GIVEN INSTRUCTION - Restate, word for word, all of the material shown below.
--------------------------------------------------
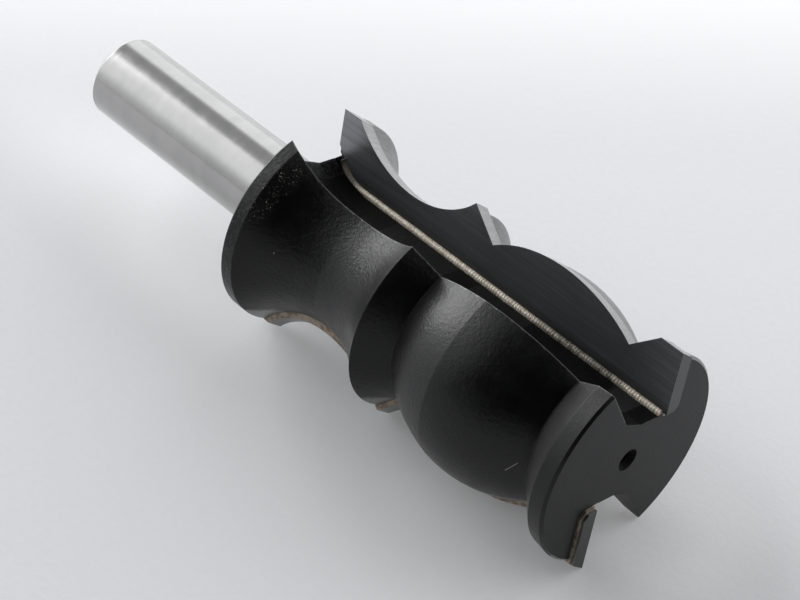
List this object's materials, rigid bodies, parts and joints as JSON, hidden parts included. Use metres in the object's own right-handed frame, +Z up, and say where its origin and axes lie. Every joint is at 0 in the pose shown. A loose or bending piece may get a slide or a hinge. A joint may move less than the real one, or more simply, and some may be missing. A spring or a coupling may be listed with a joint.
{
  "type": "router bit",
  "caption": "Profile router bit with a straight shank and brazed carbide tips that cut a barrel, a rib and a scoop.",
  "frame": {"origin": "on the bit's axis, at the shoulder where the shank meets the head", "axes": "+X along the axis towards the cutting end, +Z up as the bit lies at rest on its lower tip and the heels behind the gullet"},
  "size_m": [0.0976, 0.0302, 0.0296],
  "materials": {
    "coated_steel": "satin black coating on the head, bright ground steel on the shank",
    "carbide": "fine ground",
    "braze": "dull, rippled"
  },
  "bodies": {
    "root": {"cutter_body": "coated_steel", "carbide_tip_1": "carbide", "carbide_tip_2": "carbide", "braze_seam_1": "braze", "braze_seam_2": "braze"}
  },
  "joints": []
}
--------------------------------------------------
PROBLEM SOLUTION -
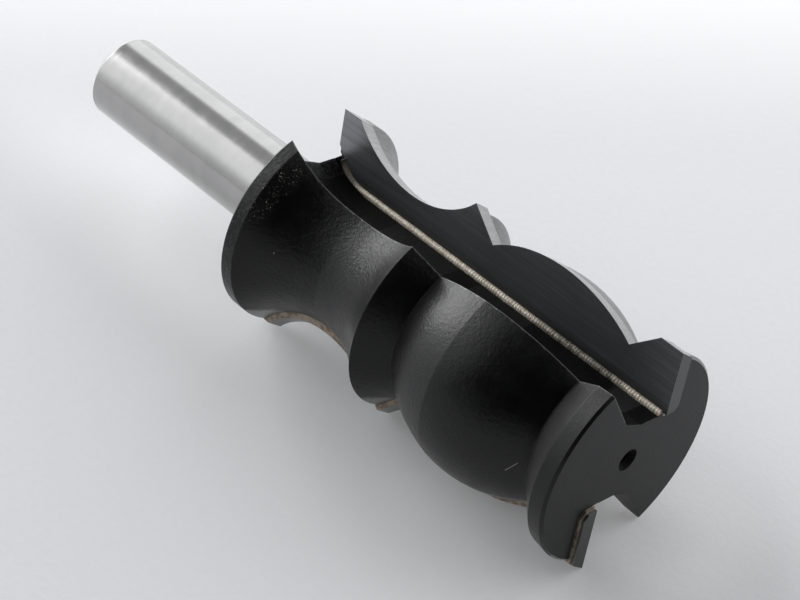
List this object's materials, rigid bodies, parts and joints as JSON, hidden parts included. Use metres in the object's own right-handed frame, +Z up, and say where its origin and axes lie. Every joint is at 0 in the pose shown. A loose or bending piece may get a slide or a hinge. A joint may move less than the real one, or more simply, and some may be missing. A spring or a coupling may be listed with a joint.
{
  "type": "router bit",
  "caption": "Profile router bit with a straight shank and brazed carbide tips that cut a barrel, a rib and a scoop.",
  "frame": {"origin": "on the bit's axis, at the shoulder where the shank meets the head", "axes": "+X along the axis towards the cutting end, +Z up as the bit lies at rest on its lower tip and the heels behind the gullet"},
  "size_m": [0.0976, 0.0302, 0.0296],
  "materials": {
    "coated_steel": "satin black coating on the head, bright ground steel on the shank",
    "carbide": "fine ground",
    "braze": "dull, rippled"
  },
  "bodies": {
    "root": {"cutter_body": "coated_steel", "carbide_tip_1": "carbide", "carbide_tip_2": "carbide", "braze_seam_1": "braze", "braze_seam_2": "braze"}
  },
  "joints": []
}